■ Given information
--- BEGIN ---
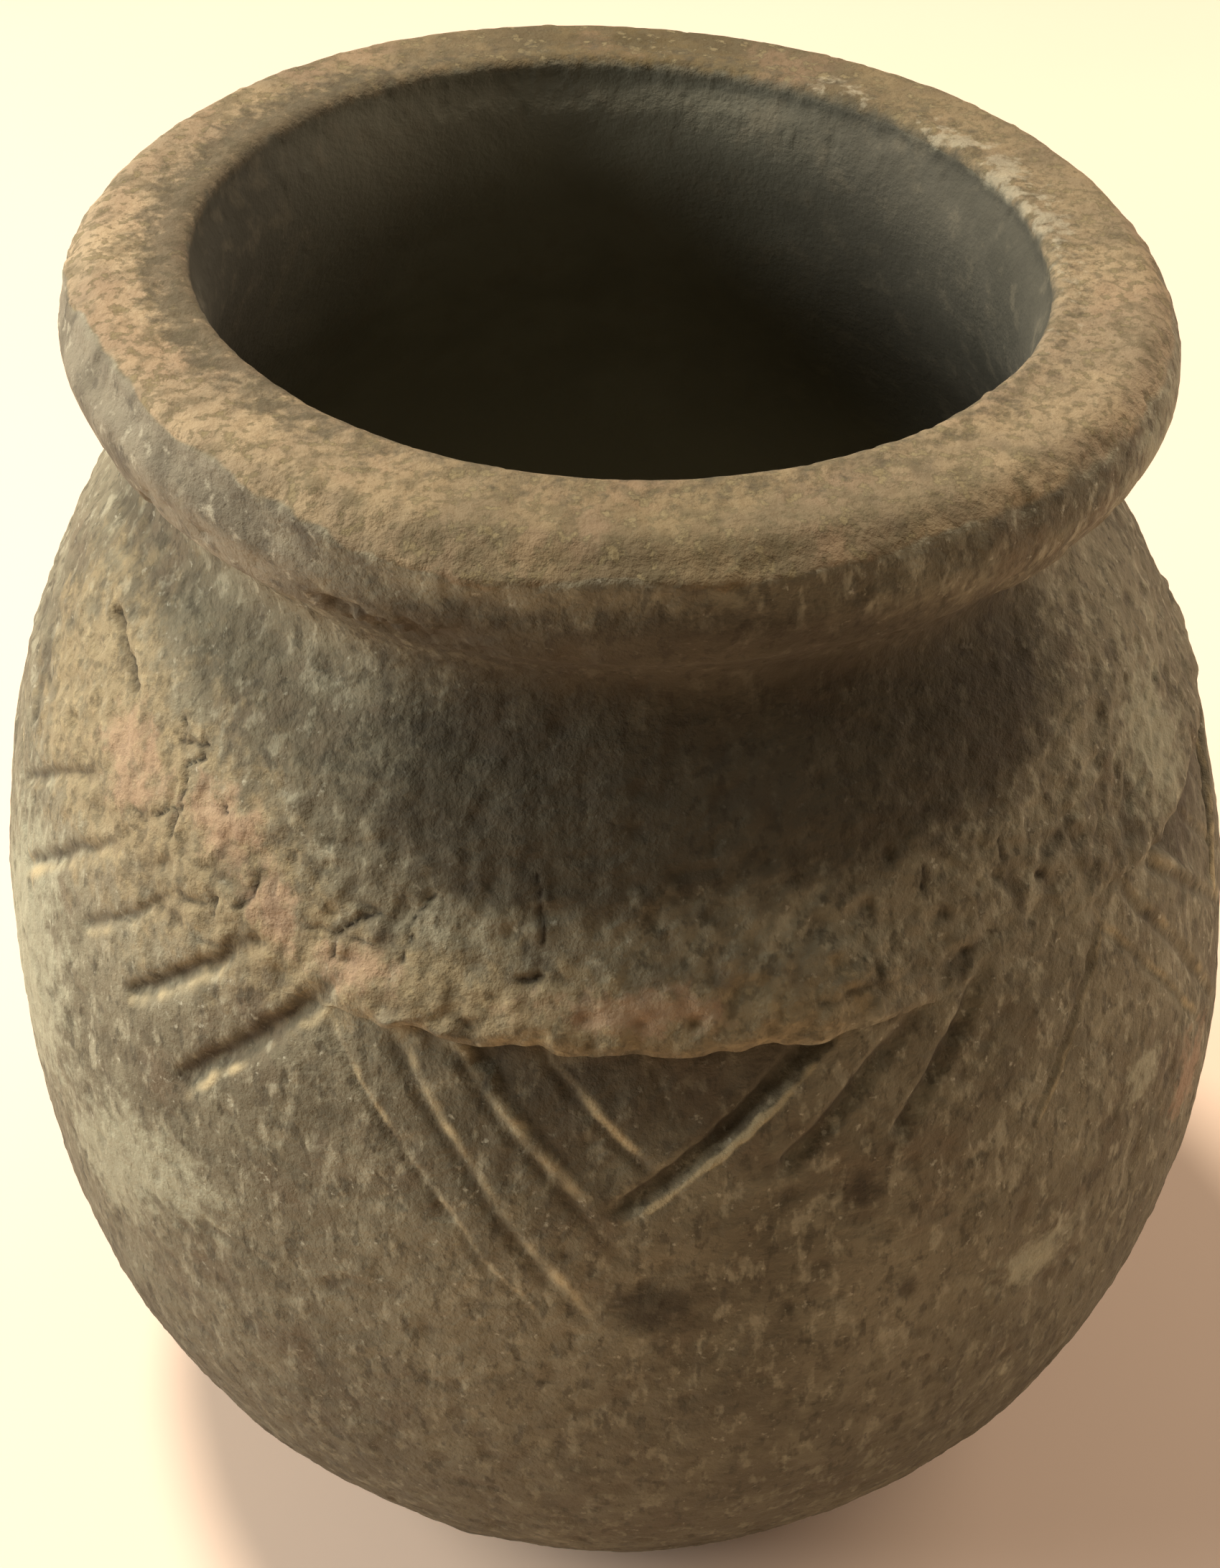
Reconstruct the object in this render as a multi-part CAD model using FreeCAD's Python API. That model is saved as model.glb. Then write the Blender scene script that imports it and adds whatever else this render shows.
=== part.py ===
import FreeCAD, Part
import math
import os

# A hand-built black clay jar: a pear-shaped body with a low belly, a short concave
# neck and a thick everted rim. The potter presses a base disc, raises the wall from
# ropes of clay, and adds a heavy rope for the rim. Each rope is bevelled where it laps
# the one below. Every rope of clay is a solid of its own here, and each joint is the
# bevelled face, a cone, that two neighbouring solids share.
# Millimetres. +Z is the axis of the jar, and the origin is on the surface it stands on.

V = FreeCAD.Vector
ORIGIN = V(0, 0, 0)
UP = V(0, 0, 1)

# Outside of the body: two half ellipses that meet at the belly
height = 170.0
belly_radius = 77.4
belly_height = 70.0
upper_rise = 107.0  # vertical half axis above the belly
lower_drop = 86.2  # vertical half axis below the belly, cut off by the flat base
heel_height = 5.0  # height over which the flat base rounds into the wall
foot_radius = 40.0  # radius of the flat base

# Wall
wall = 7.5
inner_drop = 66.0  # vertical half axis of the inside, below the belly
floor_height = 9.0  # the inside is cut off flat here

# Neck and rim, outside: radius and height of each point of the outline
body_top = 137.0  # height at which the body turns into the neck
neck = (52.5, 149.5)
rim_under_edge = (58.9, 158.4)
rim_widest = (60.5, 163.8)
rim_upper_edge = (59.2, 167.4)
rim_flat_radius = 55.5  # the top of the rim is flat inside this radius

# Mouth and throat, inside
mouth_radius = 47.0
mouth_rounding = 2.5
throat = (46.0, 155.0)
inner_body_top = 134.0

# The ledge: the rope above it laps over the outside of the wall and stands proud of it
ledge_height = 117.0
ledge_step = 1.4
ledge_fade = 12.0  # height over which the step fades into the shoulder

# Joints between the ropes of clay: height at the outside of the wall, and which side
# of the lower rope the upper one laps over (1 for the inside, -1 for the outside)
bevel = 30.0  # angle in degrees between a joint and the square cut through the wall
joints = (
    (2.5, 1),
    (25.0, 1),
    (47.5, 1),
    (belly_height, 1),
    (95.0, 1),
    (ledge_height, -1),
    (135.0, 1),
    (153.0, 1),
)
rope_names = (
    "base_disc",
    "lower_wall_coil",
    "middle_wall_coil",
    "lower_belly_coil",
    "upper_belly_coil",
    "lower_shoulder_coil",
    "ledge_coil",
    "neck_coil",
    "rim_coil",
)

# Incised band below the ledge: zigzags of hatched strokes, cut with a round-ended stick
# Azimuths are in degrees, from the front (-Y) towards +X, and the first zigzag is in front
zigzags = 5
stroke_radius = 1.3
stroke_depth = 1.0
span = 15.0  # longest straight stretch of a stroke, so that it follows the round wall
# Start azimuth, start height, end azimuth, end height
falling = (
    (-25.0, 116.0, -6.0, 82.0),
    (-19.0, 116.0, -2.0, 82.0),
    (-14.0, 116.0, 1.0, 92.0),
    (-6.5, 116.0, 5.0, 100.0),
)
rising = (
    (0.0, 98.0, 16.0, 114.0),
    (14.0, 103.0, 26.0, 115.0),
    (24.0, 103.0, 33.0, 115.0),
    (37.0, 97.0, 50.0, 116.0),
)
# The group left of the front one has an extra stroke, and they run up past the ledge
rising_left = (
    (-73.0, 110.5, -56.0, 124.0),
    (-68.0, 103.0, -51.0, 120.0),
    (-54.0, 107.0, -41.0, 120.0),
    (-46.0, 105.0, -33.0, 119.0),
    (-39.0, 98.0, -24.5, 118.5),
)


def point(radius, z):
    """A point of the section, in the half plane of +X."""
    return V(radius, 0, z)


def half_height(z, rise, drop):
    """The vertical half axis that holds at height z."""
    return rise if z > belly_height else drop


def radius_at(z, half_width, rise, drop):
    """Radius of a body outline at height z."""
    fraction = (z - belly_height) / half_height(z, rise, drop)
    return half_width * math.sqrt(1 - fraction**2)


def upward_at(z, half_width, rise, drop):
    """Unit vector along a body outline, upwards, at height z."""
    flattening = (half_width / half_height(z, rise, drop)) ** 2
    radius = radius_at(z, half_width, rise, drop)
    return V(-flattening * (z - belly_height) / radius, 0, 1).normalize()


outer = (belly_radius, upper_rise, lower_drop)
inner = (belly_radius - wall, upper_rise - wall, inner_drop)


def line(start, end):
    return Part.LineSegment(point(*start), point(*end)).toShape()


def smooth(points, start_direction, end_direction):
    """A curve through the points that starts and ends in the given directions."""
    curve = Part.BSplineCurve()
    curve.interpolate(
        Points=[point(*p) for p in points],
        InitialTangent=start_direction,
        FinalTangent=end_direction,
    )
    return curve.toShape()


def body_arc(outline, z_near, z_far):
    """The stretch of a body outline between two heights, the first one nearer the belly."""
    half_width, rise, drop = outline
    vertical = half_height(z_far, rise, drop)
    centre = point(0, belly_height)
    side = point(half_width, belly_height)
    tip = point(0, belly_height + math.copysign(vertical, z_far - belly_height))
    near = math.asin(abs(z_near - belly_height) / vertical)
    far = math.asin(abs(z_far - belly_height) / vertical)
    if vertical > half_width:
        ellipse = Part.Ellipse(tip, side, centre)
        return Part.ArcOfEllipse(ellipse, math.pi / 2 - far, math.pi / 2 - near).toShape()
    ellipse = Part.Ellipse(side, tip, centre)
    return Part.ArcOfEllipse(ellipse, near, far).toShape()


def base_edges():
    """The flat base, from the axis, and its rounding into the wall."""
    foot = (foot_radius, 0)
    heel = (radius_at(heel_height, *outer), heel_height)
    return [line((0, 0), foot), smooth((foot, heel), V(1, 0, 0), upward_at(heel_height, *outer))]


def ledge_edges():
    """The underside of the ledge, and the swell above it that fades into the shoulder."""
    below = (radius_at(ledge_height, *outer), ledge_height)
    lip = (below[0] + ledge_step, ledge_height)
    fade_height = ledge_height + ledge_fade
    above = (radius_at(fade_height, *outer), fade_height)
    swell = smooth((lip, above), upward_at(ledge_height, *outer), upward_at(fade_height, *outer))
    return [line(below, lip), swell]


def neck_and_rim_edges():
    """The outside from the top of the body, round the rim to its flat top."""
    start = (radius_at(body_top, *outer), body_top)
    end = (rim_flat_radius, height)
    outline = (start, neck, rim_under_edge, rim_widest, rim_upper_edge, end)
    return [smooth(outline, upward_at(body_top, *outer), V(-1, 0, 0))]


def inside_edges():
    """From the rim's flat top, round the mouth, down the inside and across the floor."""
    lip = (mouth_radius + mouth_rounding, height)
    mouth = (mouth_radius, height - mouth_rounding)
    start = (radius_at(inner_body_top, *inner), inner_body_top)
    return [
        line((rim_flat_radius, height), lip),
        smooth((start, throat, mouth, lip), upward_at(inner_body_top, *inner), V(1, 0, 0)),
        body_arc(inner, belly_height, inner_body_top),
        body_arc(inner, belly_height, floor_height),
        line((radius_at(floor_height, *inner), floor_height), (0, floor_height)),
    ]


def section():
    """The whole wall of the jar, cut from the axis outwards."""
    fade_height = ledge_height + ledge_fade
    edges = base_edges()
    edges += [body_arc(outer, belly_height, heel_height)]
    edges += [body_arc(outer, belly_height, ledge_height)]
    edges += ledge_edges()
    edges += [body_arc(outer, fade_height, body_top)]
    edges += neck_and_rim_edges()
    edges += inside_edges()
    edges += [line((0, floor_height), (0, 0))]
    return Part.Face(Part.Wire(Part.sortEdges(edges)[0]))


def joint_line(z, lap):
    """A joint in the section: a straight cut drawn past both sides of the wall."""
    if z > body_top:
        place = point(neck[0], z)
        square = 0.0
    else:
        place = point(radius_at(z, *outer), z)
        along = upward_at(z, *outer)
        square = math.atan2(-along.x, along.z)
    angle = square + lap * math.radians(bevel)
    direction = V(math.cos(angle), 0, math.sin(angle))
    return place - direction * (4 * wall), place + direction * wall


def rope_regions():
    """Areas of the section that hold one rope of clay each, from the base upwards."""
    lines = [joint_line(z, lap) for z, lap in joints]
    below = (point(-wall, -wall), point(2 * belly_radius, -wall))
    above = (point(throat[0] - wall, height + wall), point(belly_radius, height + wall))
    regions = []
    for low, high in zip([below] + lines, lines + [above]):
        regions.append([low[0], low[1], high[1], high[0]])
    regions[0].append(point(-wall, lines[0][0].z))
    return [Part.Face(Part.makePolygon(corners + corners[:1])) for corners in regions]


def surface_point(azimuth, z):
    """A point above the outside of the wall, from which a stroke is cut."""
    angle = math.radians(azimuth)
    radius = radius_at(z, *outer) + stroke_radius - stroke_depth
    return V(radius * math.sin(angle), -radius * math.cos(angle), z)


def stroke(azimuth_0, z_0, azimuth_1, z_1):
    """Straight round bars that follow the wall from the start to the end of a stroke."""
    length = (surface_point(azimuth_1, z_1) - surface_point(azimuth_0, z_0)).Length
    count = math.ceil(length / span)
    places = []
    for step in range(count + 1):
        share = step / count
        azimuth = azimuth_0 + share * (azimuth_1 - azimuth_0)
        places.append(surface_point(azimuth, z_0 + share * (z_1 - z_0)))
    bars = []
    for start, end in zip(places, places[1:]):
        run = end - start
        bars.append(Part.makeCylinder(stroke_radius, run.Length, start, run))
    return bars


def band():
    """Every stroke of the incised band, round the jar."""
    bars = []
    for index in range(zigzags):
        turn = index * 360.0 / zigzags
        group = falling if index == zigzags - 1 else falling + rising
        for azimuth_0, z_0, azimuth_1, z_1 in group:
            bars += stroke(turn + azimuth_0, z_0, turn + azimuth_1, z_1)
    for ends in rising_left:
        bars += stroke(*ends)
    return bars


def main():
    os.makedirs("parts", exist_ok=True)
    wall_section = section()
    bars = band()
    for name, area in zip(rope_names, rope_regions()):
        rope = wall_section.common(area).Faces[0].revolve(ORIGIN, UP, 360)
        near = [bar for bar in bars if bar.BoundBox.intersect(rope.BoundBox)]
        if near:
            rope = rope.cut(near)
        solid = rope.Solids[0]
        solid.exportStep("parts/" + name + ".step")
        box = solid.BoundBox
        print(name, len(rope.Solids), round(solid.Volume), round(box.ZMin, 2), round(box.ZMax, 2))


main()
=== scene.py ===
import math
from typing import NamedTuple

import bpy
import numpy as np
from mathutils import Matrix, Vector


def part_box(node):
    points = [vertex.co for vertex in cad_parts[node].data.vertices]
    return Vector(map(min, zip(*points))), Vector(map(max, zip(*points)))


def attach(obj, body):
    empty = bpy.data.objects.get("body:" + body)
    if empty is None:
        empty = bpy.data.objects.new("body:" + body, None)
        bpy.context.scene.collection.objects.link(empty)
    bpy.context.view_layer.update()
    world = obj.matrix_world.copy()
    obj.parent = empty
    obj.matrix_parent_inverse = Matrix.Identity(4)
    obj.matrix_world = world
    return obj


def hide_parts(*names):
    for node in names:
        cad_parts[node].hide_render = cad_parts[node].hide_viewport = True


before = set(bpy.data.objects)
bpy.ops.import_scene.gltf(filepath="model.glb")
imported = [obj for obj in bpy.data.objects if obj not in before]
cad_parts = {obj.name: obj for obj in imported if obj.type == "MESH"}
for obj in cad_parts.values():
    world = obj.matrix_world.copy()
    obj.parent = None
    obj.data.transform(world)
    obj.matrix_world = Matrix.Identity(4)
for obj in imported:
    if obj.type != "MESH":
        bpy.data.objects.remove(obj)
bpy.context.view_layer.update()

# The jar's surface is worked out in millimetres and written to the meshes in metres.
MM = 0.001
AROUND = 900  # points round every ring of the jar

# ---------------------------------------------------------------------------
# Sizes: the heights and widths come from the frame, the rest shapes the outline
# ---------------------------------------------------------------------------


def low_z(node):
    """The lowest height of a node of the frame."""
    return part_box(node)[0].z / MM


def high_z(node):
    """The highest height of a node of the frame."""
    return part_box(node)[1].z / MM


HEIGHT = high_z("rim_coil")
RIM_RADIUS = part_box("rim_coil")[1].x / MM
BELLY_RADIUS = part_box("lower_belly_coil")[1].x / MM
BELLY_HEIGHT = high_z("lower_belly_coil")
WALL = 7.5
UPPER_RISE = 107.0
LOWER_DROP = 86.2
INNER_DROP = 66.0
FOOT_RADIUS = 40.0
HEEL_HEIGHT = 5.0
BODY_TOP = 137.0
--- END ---
■ Problem description
This exercise asks for the lines from the line with "solid = rope.Solids[0]" to the line with "cad_parts[node].hide_render = cad_parts[node].hide_viewport", both lines included, set down exactly and with nothing else.

■ Solved problem
        solid = rope.Solids[0]
        solid.exportStep("parts/" + name + ".step")
        box = solid.BoundBox
        print(name, len(rope.Solids), round(solid.Volume), round(box.ZMin, 2), round(box.ZMax, 2))


main()
=== scene.py ===
import math
from typing import NamedTuple

import bpy
import numpy as np
from mathutils import Matrix, Vector


def part_box(node):
    points = [vertex.co for vertex in cad_parts[node].data.vertices]
    return Vector(map(min, zip(*points))), Vector(map(max, zip(*points)))


def attach(obj, body):
    empty = bpy.data.objects.get("body:" + body)
    if empty is None:
        empty = bpy.data.objects.new("body:" + body, None)
        bpy.context.scene.collection.objects.link(empty)
    bpy.context.view_layer.update()
    world = obj.matrix_world.copy()
    obj.parent = empty
    obj.matrix_parent_inverse = Matrix.Identity(4)
    obj.matrix_world = world
    return obj


def hide_parts(*names):
    for node in names:
        cad_parts[node].hide_render = cad_parts[node].hide_viewport = True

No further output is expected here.